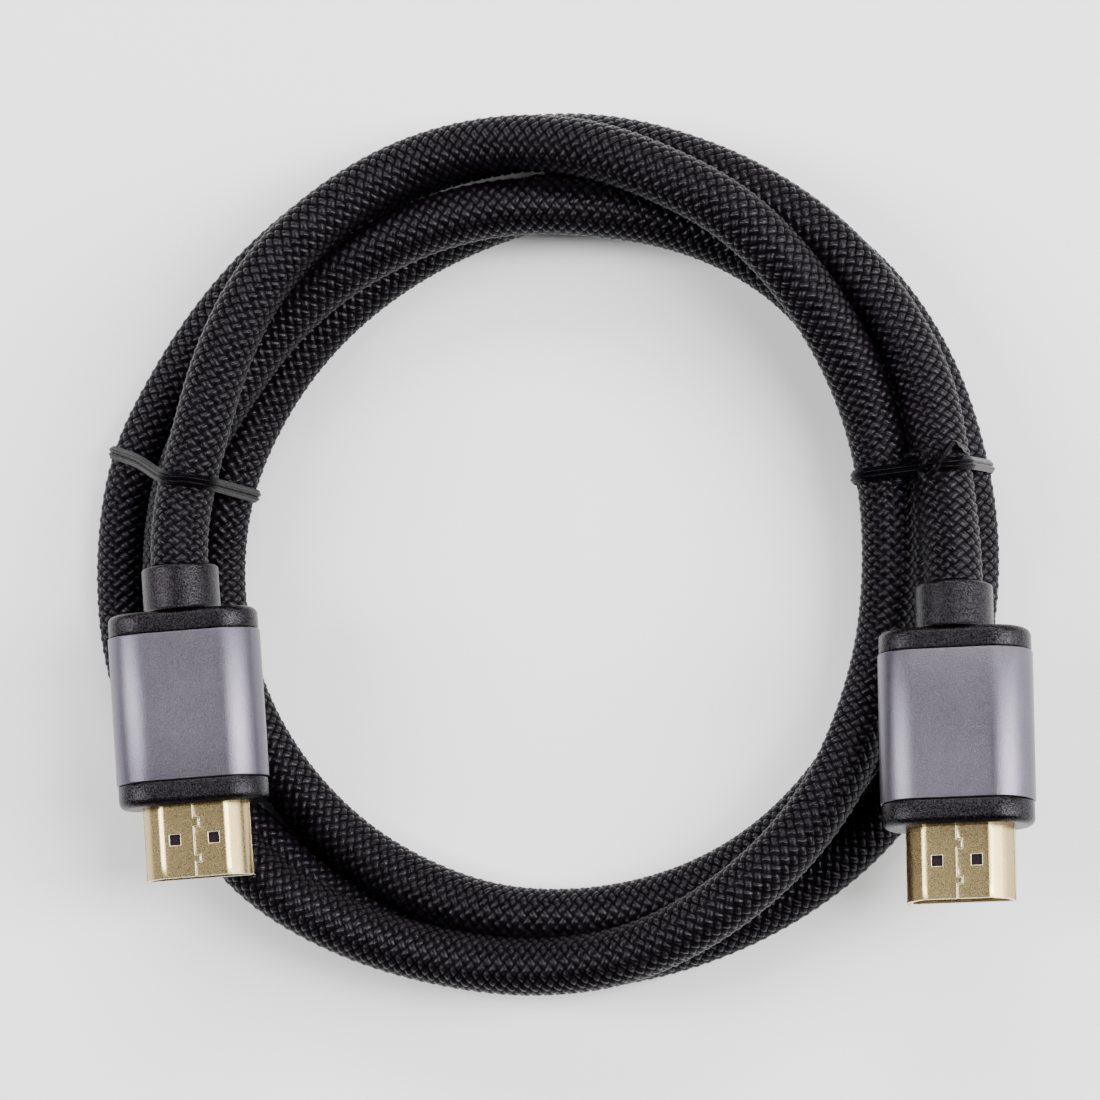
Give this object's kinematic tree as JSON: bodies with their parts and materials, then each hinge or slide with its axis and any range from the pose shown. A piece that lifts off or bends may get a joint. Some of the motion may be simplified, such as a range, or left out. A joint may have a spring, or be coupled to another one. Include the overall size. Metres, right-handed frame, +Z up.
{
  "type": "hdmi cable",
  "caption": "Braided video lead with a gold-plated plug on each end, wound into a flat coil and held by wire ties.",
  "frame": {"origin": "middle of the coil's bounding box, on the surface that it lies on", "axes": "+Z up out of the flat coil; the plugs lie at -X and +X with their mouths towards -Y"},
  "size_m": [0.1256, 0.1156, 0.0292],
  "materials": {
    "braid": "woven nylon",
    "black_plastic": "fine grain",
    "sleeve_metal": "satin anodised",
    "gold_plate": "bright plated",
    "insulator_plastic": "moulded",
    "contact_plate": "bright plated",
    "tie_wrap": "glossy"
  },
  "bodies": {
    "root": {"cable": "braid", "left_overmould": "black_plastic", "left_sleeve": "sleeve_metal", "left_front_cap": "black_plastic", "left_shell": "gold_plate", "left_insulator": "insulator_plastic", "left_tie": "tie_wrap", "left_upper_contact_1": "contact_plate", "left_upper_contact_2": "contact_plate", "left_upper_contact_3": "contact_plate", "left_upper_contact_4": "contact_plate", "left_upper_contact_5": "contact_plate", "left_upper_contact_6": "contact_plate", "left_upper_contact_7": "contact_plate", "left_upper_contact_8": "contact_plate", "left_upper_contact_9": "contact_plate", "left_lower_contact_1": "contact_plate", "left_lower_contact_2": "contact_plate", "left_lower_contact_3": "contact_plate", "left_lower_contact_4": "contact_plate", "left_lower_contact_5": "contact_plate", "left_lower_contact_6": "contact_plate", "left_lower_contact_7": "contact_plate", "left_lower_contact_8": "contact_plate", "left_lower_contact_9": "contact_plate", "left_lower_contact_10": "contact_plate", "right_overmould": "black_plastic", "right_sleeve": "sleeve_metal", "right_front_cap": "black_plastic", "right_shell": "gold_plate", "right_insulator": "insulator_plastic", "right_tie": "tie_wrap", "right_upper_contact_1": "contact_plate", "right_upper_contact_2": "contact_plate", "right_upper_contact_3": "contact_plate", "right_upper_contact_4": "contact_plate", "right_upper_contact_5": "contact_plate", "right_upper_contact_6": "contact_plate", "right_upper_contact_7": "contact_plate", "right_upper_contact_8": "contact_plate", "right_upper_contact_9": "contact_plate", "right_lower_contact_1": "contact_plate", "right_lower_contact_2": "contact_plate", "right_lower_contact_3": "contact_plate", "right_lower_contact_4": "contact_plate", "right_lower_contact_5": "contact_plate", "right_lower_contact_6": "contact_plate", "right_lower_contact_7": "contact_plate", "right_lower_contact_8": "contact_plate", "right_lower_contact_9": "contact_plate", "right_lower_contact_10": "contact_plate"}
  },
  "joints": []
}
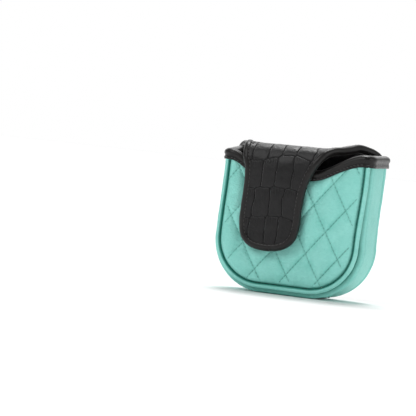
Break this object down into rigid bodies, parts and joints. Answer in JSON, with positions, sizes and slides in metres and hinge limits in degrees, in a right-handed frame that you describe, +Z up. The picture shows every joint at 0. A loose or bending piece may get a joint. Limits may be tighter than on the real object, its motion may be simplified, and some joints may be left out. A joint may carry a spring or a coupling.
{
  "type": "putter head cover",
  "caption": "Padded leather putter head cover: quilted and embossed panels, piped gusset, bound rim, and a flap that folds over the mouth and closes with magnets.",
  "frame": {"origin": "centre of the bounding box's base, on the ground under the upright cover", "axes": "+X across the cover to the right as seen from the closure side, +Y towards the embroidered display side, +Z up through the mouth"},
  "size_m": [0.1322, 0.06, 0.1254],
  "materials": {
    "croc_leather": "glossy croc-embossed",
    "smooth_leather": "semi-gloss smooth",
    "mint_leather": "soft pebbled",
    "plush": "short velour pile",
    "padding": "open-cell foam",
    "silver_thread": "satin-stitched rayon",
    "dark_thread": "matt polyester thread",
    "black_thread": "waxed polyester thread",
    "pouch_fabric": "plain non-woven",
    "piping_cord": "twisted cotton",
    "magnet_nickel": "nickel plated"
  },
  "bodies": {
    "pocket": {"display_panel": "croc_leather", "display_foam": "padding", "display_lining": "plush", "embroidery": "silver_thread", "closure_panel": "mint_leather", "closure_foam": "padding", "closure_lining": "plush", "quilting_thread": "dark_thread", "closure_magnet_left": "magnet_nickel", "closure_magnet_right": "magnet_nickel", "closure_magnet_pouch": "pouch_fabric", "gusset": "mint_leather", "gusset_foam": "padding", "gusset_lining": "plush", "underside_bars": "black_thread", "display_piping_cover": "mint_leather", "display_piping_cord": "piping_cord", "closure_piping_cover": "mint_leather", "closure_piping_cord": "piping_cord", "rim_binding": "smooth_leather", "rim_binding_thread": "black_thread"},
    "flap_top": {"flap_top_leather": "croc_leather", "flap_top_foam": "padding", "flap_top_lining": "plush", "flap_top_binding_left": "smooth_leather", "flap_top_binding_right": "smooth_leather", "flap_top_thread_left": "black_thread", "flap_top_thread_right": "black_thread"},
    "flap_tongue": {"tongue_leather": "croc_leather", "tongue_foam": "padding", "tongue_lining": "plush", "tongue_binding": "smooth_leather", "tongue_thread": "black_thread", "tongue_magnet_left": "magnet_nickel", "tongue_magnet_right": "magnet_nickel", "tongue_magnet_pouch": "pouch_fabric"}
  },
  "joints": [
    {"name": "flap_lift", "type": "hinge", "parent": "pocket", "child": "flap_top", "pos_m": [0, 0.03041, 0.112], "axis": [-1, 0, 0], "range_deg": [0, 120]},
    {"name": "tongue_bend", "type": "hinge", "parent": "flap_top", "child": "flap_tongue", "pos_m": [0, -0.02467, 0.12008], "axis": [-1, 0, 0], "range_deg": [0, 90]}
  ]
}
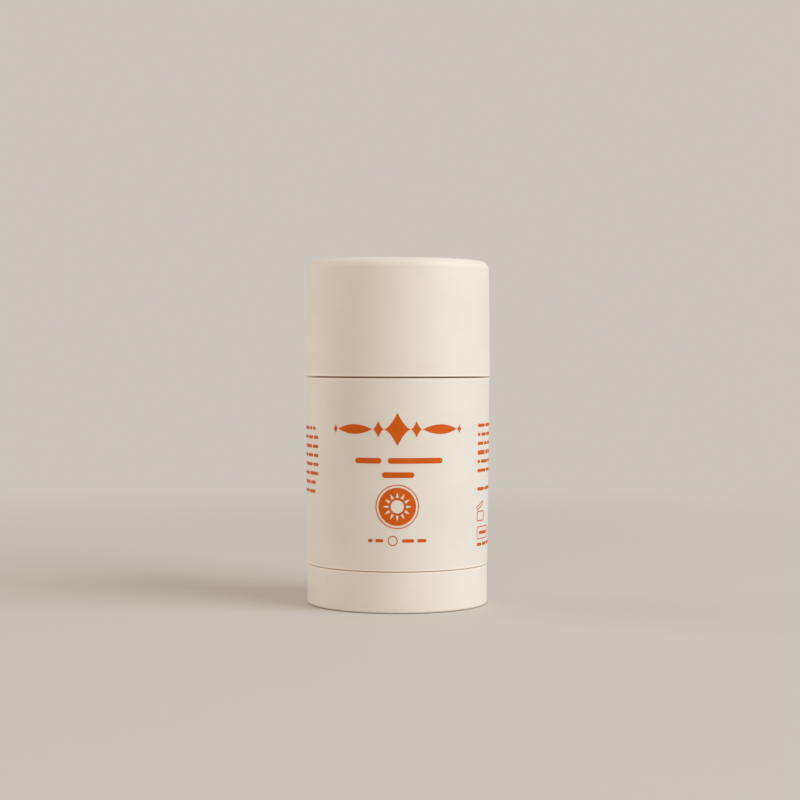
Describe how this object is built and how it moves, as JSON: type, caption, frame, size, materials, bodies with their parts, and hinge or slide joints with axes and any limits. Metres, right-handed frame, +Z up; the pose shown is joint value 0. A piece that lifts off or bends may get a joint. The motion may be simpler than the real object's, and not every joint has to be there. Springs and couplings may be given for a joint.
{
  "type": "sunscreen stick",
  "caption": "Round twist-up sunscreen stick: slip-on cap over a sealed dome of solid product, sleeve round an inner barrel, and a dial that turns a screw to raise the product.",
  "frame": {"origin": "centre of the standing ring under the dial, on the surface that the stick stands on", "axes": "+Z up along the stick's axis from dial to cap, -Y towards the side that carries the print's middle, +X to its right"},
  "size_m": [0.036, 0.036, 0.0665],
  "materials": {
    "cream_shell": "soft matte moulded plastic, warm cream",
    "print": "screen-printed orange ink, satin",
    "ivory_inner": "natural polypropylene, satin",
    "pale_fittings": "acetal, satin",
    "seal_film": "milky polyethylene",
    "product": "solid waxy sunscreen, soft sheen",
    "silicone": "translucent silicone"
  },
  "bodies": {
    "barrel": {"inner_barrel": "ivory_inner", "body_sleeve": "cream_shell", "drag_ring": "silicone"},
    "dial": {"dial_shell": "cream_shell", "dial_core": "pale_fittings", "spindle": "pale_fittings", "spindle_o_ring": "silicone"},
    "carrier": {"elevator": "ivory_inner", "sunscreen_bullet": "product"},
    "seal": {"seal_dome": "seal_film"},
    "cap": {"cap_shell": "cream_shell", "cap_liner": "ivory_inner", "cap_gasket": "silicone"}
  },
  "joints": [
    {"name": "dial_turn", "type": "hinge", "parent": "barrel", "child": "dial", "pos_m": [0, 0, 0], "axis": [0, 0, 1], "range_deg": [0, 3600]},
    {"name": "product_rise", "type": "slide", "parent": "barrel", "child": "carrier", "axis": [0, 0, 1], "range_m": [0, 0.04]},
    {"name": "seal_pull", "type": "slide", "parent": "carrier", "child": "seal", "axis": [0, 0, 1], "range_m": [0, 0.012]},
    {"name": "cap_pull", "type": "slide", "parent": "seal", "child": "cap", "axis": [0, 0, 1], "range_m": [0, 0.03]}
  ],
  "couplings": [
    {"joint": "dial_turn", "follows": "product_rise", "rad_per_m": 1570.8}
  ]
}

::::::

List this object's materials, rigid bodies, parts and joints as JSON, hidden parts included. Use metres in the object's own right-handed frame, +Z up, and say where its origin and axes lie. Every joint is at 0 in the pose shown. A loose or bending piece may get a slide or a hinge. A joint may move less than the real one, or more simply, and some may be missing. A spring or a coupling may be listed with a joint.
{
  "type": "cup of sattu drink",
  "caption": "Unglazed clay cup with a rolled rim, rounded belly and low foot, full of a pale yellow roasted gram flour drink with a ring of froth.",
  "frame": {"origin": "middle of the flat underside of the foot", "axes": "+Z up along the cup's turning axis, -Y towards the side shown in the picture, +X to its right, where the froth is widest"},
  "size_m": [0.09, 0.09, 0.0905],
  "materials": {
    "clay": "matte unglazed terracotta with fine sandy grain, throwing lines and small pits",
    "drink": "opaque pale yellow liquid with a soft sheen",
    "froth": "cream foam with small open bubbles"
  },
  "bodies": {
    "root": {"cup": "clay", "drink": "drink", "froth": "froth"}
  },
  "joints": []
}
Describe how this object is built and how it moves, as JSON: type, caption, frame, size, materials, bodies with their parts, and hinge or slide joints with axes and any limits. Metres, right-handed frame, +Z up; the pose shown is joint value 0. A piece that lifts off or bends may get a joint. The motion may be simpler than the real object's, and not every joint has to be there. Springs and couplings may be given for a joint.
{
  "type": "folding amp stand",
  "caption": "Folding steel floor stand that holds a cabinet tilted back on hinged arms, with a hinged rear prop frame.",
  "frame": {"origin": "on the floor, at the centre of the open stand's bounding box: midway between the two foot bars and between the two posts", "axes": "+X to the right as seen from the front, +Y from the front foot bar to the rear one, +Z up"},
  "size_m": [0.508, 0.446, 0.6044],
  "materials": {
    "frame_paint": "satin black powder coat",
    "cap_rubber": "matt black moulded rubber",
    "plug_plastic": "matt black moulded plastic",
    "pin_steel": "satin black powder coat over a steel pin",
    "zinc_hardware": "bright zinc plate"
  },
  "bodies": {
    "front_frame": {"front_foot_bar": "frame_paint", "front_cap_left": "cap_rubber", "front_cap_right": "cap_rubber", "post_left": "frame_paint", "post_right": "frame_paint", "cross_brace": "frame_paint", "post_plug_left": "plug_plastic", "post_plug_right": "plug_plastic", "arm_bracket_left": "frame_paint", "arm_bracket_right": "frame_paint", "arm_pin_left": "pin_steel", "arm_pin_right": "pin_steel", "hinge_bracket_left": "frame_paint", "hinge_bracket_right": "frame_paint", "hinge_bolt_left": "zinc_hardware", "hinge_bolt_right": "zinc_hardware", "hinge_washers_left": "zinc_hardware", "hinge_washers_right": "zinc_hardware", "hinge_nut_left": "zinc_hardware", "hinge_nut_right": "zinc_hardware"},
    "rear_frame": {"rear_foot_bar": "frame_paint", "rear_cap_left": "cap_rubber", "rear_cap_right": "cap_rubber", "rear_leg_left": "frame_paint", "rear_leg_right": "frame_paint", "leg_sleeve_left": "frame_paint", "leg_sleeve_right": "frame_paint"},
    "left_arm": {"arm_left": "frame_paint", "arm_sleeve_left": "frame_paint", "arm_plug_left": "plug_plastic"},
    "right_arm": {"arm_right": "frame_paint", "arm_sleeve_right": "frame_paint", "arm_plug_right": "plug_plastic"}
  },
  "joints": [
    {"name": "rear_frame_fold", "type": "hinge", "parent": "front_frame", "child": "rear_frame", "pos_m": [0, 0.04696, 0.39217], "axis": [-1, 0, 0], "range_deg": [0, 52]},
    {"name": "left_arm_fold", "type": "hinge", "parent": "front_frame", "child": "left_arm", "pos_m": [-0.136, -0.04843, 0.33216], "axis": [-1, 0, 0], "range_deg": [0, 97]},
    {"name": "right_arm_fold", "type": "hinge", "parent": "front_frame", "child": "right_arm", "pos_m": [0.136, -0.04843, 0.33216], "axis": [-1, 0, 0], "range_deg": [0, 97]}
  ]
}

::::::

**Aim**
Report the number of lines holding the string "each", without any other words.

**The response**
2